• Exercise goal
Exactly the lines from the one containing "Keep writing the" through the one containing "across the neck." must be returned; include both ends and nothing else.

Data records
——

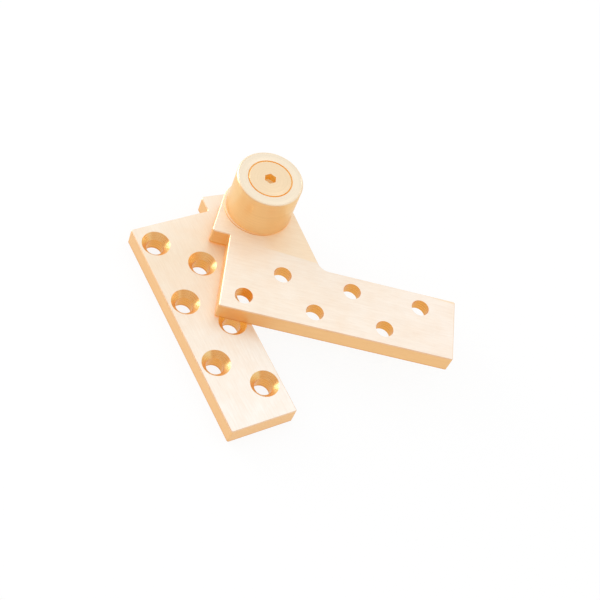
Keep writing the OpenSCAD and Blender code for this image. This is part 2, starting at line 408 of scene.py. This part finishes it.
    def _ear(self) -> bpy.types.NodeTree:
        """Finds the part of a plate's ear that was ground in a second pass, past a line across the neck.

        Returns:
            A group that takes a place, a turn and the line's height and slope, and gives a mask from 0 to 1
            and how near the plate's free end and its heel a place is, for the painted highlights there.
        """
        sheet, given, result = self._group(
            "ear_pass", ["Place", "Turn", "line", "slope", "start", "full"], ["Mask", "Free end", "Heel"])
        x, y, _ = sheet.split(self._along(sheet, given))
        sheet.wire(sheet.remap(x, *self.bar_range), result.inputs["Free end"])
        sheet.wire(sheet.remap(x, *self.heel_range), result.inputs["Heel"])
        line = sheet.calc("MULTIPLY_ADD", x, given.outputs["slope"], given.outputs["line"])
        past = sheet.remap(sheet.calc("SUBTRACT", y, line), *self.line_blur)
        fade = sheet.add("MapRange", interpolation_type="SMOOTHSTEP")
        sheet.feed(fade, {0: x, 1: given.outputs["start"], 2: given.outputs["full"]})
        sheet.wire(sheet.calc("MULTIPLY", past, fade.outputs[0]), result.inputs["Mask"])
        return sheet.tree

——

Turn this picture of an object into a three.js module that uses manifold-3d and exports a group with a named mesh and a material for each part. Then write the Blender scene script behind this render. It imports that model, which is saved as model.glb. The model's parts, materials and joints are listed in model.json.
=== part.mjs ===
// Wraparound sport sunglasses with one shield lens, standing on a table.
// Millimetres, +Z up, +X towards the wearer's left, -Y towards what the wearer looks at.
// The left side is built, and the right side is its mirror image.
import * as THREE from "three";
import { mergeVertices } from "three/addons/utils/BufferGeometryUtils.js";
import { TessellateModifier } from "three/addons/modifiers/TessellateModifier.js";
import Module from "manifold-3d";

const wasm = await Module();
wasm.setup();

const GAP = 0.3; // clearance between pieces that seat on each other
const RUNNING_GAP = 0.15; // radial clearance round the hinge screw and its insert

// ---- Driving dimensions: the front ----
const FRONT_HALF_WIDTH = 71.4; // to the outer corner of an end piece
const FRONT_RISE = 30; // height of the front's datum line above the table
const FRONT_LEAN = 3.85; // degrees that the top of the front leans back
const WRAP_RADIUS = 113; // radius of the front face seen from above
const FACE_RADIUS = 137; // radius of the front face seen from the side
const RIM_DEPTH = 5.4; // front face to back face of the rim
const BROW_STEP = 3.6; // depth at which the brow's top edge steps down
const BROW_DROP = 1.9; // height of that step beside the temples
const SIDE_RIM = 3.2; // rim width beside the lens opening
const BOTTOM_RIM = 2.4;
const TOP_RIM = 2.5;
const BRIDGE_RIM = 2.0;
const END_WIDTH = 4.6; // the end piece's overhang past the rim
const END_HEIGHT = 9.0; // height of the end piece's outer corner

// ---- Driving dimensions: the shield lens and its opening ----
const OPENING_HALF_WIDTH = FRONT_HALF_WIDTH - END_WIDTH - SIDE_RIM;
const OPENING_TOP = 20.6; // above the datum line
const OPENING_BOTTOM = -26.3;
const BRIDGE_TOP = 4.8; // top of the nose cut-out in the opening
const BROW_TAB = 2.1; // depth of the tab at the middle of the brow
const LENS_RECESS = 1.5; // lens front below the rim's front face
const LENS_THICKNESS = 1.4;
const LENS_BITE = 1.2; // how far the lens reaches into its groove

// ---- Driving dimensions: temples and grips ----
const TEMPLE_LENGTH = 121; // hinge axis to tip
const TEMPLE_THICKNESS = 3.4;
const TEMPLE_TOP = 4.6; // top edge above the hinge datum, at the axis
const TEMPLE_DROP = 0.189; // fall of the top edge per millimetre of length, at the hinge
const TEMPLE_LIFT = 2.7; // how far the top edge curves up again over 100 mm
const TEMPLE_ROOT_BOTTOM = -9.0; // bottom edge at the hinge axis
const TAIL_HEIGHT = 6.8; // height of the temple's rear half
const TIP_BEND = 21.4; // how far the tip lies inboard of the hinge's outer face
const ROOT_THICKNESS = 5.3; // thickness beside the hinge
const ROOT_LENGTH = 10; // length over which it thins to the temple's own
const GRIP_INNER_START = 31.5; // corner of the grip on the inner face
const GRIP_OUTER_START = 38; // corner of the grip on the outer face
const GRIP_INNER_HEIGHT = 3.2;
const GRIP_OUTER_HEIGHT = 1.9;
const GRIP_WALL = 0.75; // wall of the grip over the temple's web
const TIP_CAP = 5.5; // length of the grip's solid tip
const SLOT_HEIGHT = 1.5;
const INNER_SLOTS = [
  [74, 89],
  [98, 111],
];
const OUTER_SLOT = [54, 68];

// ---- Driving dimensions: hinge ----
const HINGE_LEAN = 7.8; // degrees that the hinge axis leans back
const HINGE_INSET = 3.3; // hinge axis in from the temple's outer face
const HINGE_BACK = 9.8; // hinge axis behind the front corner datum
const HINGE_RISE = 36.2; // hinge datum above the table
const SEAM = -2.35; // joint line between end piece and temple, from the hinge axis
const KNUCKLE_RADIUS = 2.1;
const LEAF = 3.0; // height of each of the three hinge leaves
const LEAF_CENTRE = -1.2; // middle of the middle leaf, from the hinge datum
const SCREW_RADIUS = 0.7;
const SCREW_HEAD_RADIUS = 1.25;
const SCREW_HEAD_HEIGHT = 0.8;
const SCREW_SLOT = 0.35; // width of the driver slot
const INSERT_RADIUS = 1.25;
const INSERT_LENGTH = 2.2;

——

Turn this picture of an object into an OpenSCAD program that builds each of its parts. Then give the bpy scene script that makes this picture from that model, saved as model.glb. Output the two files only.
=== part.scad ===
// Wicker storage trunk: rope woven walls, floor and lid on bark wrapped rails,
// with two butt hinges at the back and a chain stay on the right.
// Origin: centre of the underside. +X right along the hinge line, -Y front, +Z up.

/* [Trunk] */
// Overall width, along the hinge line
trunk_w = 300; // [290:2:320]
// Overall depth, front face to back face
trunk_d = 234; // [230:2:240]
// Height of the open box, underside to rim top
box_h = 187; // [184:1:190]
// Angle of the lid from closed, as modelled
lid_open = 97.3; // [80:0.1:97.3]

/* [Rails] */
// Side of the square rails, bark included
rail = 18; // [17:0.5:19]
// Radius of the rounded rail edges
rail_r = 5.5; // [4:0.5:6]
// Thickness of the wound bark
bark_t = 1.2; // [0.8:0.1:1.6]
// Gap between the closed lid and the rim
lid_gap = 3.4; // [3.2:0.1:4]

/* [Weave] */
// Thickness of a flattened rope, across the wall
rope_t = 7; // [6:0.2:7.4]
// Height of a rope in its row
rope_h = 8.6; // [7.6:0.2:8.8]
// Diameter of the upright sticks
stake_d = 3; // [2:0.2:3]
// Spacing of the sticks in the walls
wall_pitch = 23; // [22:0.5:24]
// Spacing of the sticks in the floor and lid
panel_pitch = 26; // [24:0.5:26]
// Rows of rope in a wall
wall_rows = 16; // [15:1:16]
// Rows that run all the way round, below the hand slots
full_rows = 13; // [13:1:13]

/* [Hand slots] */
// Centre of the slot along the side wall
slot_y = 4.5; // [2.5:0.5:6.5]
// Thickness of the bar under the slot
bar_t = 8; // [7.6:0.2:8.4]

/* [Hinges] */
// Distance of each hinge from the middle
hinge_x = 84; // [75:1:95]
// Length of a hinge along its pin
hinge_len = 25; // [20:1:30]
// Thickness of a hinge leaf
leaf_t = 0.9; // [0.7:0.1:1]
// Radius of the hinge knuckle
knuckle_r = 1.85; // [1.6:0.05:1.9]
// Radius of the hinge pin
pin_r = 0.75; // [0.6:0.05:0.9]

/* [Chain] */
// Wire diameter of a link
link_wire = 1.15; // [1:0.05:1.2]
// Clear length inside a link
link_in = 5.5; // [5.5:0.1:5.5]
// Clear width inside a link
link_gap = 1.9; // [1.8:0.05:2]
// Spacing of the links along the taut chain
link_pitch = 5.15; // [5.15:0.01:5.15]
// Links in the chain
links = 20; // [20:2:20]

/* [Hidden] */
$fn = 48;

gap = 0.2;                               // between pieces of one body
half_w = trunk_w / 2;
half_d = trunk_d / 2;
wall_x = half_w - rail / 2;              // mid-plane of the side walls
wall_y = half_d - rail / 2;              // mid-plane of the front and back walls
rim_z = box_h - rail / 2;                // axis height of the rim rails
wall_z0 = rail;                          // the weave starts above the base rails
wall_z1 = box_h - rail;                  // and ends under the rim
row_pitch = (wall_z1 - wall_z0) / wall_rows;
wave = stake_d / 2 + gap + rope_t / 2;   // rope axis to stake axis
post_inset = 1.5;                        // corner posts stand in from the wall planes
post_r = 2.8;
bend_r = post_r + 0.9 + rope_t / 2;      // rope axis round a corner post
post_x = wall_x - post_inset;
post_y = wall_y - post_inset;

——

• Finished answer
Keep writing the OpenSCAD and Blender code for this image. This is part 2, starting at line 408 of scene.py. This part finishes it.
    def _ear(self) -> bpy.types.NodeTree:
        """Finds the part of a plate's ear that was ground in a second pass, past a line across the neck.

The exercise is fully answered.